> _What to work on_: Give back an exact copy of the lines from the start of the material through the line bearing "return between(r, HUB_R, HUB_RISE, RIB_REACH, RIB_RISE)". Include both ends and nothing else.

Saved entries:
.....

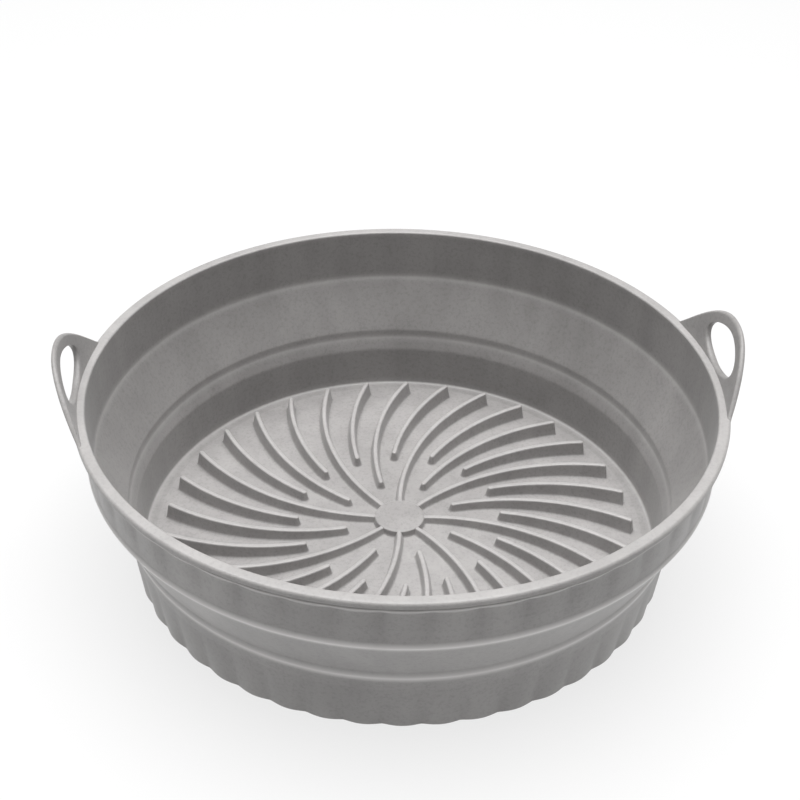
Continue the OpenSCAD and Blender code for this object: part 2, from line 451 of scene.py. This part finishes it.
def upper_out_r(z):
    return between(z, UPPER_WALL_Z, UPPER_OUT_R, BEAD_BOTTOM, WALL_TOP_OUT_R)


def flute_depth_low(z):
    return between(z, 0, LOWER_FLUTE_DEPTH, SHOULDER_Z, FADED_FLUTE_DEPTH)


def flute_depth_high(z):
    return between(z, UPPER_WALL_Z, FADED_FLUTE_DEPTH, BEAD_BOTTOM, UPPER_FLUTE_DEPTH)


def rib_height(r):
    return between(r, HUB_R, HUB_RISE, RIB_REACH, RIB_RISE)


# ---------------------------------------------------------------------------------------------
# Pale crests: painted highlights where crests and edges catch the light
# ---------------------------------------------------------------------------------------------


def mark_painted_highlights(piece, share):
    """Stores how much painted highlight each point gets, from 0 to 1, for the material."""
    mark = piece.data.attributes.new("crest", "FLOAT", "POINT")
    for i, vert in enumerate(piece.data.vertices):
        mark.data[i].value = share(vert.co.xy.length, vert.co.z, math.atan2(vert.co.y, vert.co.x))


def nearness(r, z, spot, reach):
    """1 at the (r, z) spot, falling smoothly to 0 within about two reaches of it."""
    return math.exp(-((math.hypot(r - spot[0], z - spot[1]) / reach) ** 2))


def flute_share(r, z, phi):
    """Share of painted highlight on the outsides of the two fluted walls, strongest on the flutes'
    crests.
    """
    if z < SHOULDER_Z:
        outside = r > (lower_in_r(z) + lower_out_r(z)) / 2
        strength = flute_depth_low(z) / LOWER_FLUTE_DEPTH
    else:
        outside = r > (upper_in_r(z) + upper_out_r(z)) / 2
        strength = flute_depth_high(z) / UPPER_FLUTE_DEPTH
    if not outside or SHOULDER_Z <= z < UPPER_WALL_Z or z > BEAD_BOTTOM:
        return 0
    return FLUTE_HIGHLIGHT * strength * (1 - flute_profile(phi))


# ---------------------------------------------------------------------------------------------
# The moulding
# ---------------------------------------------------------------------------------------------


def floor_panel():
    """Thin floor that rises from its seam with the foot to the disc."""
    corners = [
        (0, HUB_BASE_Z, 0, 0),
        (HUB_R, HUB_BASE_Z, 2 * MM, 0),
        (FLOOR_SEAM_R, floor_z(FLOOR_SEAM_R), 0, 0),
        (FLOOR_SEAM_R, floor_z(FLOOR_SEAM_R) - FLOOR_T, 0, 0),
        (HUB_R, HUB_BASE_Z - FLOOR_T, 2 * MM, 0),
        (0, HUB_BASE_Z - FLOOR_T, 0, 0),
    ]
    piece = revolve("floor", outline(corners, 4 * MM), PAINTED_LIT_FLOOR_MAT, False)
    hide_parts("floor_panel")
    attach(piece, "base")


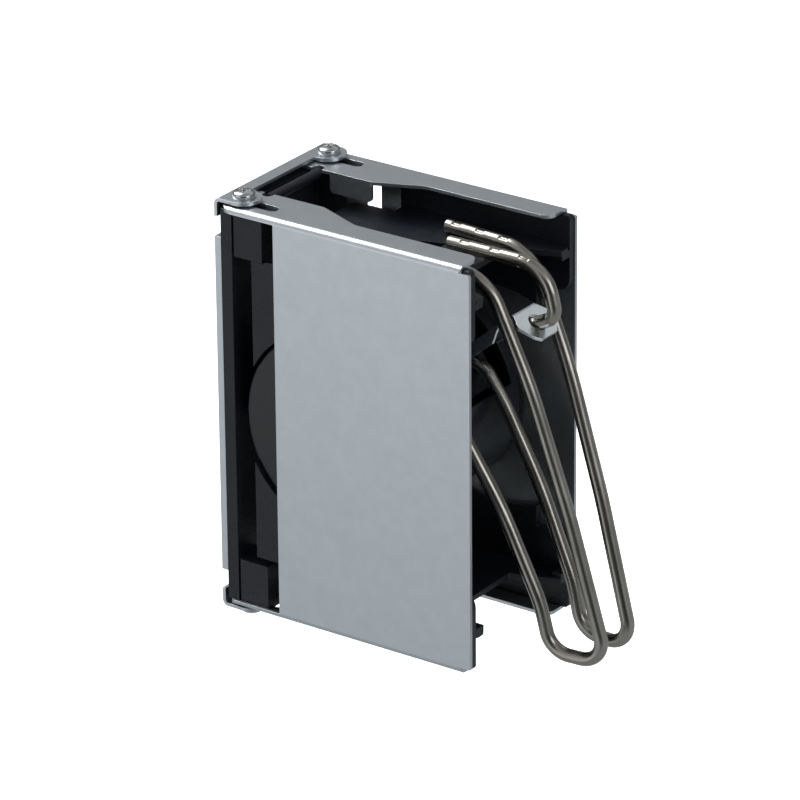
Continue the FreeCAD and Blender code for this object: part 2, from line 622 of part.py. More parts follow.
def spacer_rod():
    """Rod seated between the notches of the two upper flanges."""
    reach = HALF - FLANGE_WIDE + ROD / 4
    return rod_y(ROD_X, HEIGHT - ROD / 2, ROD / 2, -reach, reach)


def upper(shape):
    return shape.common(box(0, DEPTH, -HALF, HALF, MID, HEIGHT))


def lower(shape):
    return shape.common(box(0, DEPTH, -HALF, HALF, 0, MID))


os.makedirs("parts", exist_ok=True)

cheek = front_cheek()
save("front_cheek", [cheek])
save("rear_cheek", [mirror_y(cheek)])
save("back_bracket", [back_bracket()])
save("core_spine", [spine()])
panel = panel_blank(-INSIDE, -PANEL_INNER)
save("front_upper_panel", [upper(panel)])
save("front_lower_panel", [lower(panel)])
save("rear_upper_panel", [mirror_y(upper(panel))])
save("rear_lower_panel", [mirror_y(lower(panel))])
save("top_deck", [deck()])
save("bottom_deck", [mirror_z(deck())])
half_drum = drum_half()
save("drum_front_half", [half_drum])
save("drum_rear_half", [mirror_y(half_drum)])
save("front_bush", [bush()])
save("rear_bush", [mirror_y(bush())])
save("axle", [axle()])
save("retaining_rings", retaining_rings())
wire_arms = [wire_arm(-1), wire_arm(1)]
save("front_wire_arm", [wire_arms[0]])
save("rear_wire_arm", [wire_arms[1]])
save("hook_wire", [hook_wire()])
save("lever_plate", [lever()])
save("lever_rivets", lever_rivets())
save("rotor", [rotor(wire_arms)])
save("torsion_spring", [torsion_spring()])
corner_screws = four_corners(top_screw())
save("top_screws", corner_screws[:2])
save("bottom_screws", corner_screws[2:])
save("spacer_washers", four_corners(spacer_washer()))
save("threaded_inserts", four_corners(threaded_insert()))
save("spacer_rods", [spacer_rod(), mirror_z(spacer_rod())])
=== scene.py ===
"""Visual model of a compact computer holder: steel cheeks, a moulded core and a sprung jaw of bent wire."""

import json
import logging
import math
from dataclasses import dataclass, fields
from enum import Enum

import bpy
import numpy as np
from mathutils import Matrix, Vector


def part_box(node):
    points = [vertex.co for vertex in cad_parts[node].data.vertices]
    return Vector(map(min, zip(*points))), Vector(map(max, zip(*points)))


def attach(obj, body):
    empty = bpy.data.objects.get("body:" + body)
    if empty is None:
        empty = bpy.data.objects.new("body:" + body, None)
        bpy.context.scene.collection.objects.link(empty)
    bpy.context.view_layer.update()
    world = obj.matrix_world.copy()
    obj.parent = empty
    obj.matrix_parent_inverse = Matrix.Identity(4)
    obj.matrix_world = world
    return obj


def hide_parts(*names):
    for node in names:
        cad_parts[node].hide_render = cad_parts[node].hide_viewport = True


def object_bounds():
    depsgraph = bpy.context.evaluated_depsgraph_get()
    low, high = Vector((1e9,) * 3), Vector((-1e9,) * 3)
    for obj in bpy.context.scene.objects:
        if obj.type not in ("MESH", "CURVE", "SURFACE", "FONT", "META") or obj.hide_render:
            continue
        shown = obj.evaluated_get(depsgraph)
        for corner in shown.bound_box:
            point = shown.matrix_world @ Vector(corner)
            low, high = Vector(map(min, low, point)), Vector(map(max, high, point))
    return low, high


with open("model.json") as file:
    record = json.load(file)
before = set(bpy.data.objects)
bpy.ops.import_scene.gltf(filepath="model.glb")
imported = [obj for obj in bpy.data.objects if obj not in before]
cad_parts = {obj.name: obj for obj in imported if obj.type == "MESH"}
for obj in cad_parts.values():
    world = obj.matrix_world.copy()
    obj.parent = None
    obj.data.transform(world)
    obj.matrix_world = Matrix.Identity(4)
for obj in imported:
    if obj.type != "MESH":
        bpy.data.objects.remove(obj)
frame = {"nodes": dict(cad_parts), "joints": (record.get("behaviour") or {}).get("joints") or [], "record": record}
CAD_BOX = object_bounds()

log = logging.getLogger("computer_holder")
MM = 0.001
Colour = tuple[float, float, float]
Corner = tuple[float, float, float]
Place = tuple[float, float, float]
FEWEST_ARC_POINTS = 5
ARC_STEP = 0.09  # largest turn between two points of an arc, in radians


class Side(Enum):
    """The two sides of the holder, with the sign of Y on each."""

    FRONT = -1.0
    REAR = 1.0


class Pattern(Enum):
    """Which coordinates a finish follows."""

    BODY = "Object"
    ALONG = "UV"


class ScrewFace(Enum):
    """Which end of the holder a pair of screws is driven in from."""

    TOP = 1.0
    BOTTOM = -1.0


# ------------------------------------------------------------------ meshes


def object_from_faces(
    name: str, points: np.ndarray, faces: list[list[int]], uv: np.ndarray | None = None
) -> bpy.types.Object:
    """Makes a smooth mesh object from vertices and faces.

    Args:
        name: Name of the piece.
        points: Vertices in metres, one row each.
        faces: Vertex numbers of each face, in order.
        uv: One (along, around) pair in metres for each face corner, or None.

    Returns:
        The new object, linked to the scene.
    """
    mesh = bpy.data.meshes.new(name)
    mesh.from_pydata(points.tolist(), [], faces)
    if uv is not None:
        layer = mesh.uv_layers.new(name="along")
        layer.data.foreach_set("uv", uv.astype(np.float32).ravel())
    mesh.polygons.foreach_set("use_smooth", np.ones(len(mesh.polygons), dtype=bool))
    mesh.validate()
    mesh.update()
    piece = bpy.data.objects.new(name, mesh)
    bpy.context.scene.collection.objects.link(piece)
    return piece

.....

> _Finished task_:
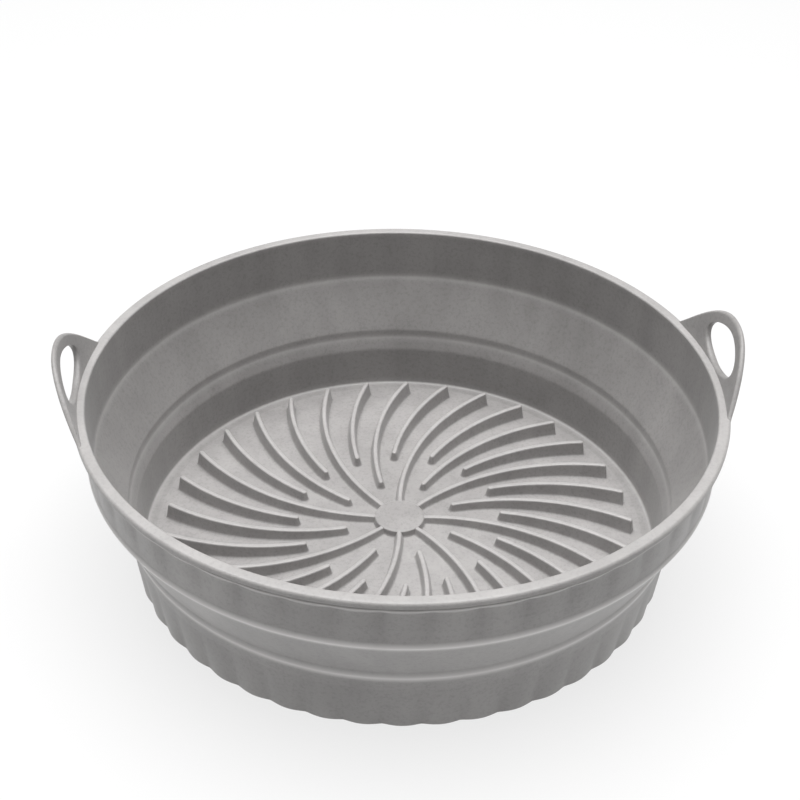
Continue the OpenSCAD and Blender code for this object: part 2, from line 451 of scene.py. This part finishes it.
def upper_out_r(z):
    return between(z, UPPER_WALL_Z, UPPER_OUT_R, BEAD_BOTTOM, WALL_TOP_OUT_R)


def flute_depth_low(z):
    return between(z, 0, LOWER_FLUTE_DEPTH, SHOULDER_Z, FADED_FLUTE_DEPTH)


def flute_depth_high(z):
    return between(z, UPPER_WALL_Z, FADED_FLUTE_DEPTH, BEAD_BOTTOM, UPPER_FLUTE_DEPTH)


def rib_height(r):
    return between(r, HUB_R, HUB_RISE, RIB_REACH, RIB_RISE)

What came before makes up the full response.